What is Hepatitis A?
Hepatitis A is a dangerous foodborne illness. It’s one of six foodborne illnesses managers are required to report to their local regulatory authority because it’s highly contagious. It also has a history of outbreaks in California. One of the worst outbreaks of Hepatitis A in occurred in San Diego. In 2017, San Diego County declared a local health emergency in response to an outbreak of Hepatitis A. The outbreak included a whopping 592 cases and 20 deaths resulting from Hepatitis A infection.
Hepatitis A spreads easily through contact with people who have the disease. If an infected person handles food or drink, Hepatitis A can become foodborne and spread when the food or drink is consumed. Food workers in California may have contributed to the outbreak because they either didn’t recognize the symptoms of the disease or they didn’t follow FDA rules for sick food workers. All food workers need to know the signs of Hepatitis A—and what to do if they are infected—so they can take steps to keep from spreading the disease.
Symptoms of Hepatitis A
The Hepatitis A virus causes the classic symptoms of foodborne illness: nausea, vomiting, and diarrhea. Because it affects the liver, it also causes jaundice, or a yellowing of the skin and the whites of the eyes. In rare cases, Hepatitis A can cause permanent liver damage and even death.
When an individual is infected with Hepatitis A, the symptoms take around a month to appear. During this time, the infected individual is asymptomatic, meaning they don’t show symptoms. When the symptoms of Hepatitis A begin, most people feel sick for a few weeks before they recover. Infected individuals can spread the disease whether they have symptoms or not.
Imagine if a food service employee came to work while they were in the asymptomatic stage of a Hepatitis A infection. They could prepare and serve food for weeks before they became symptomatic and aware of their infection. That’s a long time to be spreading a disease without realizing it!
How to Avoid Hepatitis A
What can California food workers do to avoid getting and spreading Hepatitis A? The first step is to complete the training for a California Food Handlers Card. A good course will cover the rules of personal hygiene, food preparation, and other food safety essentials. The following tips are especially helpful in the fight against Hepatitis A.
1. Wash Your Hands
Good hand hygiene is the number one defense against foodborne illnesses. This is especially true for Hepatitis A. The Hepatitis A virus is transferred through the fecal-oral route. This means that the virus spreads when particles of stool get on someone’s hands and then get transferred to their mouth—usually through food. When people ingest stool that has the virus, they become infected. Wash your hands often, but give them special attention at work, before eating, and after using the restroom. Encourage those around you to do the same.

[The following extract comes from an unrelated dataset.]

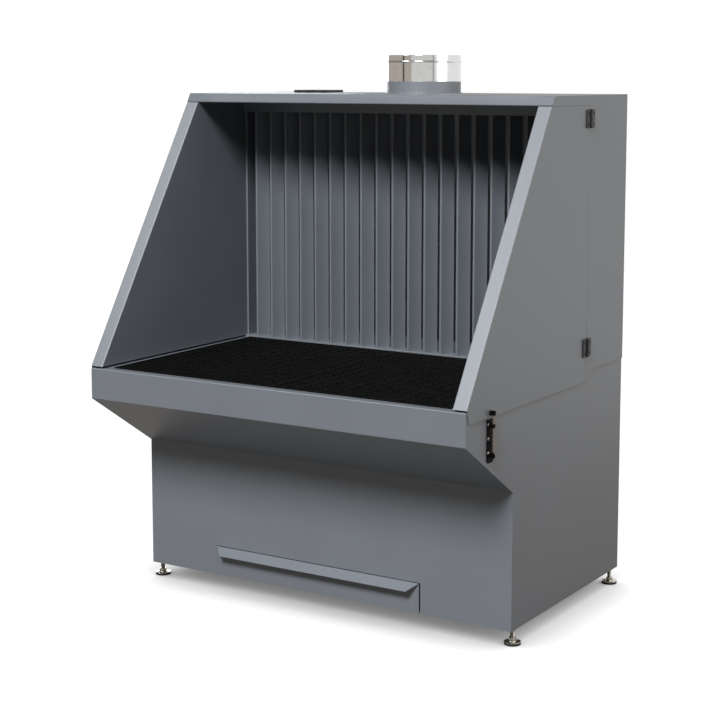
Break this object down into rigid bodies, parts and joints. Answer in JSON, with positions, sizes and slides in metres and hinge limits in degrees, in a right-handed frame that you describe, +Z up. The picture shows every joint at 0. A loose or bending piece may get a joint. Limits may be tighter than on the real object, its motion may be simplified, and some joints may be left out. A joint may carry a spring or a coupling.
{
  "type": "downdraft table",
  "caption": "Steel downdraft table with gratings, louvred rear suction wall, hinged side wings with latches, roof duct outlet, dust drawer and levelling feet.",
  "frame": {"origin": "on the floor under the middle of the table's bounding box", "axes": "+X to the right seen from the front, +Y to the rear, +Z up"},
  "size_m": [1.561, 1.206, 1.963],
  "materials": {
    "powder_coated_steel": "satin blue-grey powder coat",
    "black_grating_steel": "matt black coated welded grating",
    "galvanised_inner_steel": "plain galvanised sheet",
    "galvanised_duct": "bright galvanised duct steel",
    "black_cover": "matt black",
    "black_hinge": "fine textured black",
    "black_latch": "black passivated steel",
    "bright_steel": "bare drawn steel",
    "nickel_foot": "nickel plated, with a black rubber base"
  },
  "bodies": {
    "cabinet": {"base_front_panel": "powder_coated_steel", "base_side_right": "powder_coated_steel", "base_side_left": "powder_coated_steel", "base_rear_panel": "powder_coated_steel", "base_floor": "galvanised_inner_steel", "foot_blocks": "galvanised_inner_steel", "grating_frame": "black_grating_steel", "grating_beam": "black_grating_steel", "dust_hopper": "galvanised_inner_steel", "drawer_runners": "galvanised_inner_steel", "housing_side_right": "powder_coated_steel", "housing_side_left": "powder_coated_steel", "housing_rear_panel": "powder_coated_steel", "housing_posts": "powder_coated_steel", "roof_panel": "powder_coated_steel", "roof_cover": "black_cover", "header_panel": "powder_coated_steel", "slat_sill": "powder_coated_steel", "duct_collar": "powder_coated_steel", "duct_nipple": "galvanised_duct", "hinge_fixed_leaves": "black_hinge", "hinge_pins": "bright_steel", "bolt_plates": "black_latch", "slat_01": "powder_coated_steel", "slat_02": "powder_coated_steel", "slat_03": "powder_coated_steel", "slat_04": "powder_coated_steel", "slat_05": "powder_coated_steel", "slat_06": "powder_coated_steel", "slat_07": "powder_coated_steel", "slat_08": "powder_coated_steel", "slat_09": "powder_coated_steel", "slat_10": "powder_coated_steel", "slat_11": "powder_coated_steel", "slat_12": "powder_coated_steel", "slat_13": "powder_coated_steel", "slat_14": "powder_coated_steel", "slat_15": "powder_coated_steel", "slat_16": "powder_coated_steel", "slat_17": "powder_coated_steel", "slat_18": "powder_coated_steel", "slat_19": "powder_coated_steel"},
    "wing_left": {"wing_left_outer": "powder_coated_steel", "wing_left_inner": "powder_coated_steel", "wing_left_hinge_leaves": "black_hinge", "wing_left_keeper": "black_latch"},
    "wing_right": {"wing_right_outer": "powder_coated_steel", "wing_right_inner": "powder_coated_steel", "wing_right_hinge_leaves": "black_hinge", "wing_right_keeper": "black_latch"},
    "bolt_left": {"bolt_rod_left": "bright_steel"},
    "bolt_right": {"bolt_rod_right": "bright_steel"},
    "drawer": {"drawer_front": "powder_coated_steel", "drawer_box": "galvanised_inner_steel"},
    "grating_left_panel": {"grating_left": "black_grating_steel"},
    "grating_right_panel": {"grating_right": "black_grating_steel"},
    "foot_front_left_leveller": {"foot_front_left": "nickel_foot"},
    "foot_front_right_leveller": {"foot_front_right": "nickel_foot"},
    "foot_rear_left_leveller": {"foot_rear_left": "nickel_foot"},
    "foot_rear_right_leveller": {"foot_rear_right": "nickel_foot"}
  },
  "joints": [
    {"name": "wing_left_swing", "type": "hinge", "parent": "cabinet", "child": "wing_left", "pos_m": [-0.769, 0.279, 1.3375], "axis": [0, 0, -1], "range_deg": [0, 105]},
    {"name": "wing_right_swing", "type": "hinge", "parent": "cabinet", "child": "wing_right", "pos_m": [0.769, 0.279, 1.3375], "axis": [0, 0, 1], "range_deg": [0, 105]},
    {"name": "bolt_left_slide", "type": "slide", "parent": "cabinet", "child": "bolt_left", "axis": [0, 0, 1], "range_m": [0, 0.02]},
    {"name": "bolt_right_slide", "type": "slide", "parent": "cabinet", "child": "bolt_right", "axis": [0, 0, 1], "range_m": [0, 0.02]},
    {"name": "drawer_slide", "type": "slide", "parent": "cabinet", "child": "drawer", "axis": [0, -1, 0], "range_m": [0, 0.45]},
    {"name": "grating_left_lift", "type": "slide", "parent": "cabinet", "child": "grating_left_panel", "axis": [0, 0, 1], "range_m": [0, 0.25]},
    {"name": "grating_right_lift", "type": "slide", "parent": "cabinet", "child": "grating_right_panel", "axis": [0, 0, 1], "range_m": [0, 0.25]},
    {"name": "foot_front_left_level", "type": "slide", "parent": "cabinet", "child": "foot_front_left_leveller", "axis": [0, 0, -1], "range_m": [-0.012, 0.02]},
    {"name": "foot_front_right_level", "type": "slide", "parent": "cabinet", "child": "foot_front_right_leveller", "axis": [0, 0, -1], "range_m": [-0.012, 0.02]},
    {"name": "foot_rear_left_level", "type": "slide", "parent": "cabinet", "child": "foot_rear_left_leveller", "axis": [0, 0, -1], "range_m": [-0.012, 0.02]},
    {"name": "foot_rear_right_level", "type": "slide", "parent": "cabinet", "child": "foot_rear_right_leveller", "axis": [0, 0, -1], "range_m": [-0.012, 0.02]}
  ]
}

2. Stay Home If You Are Sick
Food workers must stay home from work if they have symptoms of a foodborne illness. If you have symptoms of vomiting, diarrhea, or a sore throat with a fever, call your manager and let them know.
The good news is that there is a vaccine for Hepatitis A, and it’s effective. The vaccine is recommended for children and for individuals who travel to places where Hepatitis A is common. Nearly 100% of the people who get two doses of the vaccine are immune to the disease for up to 20 years.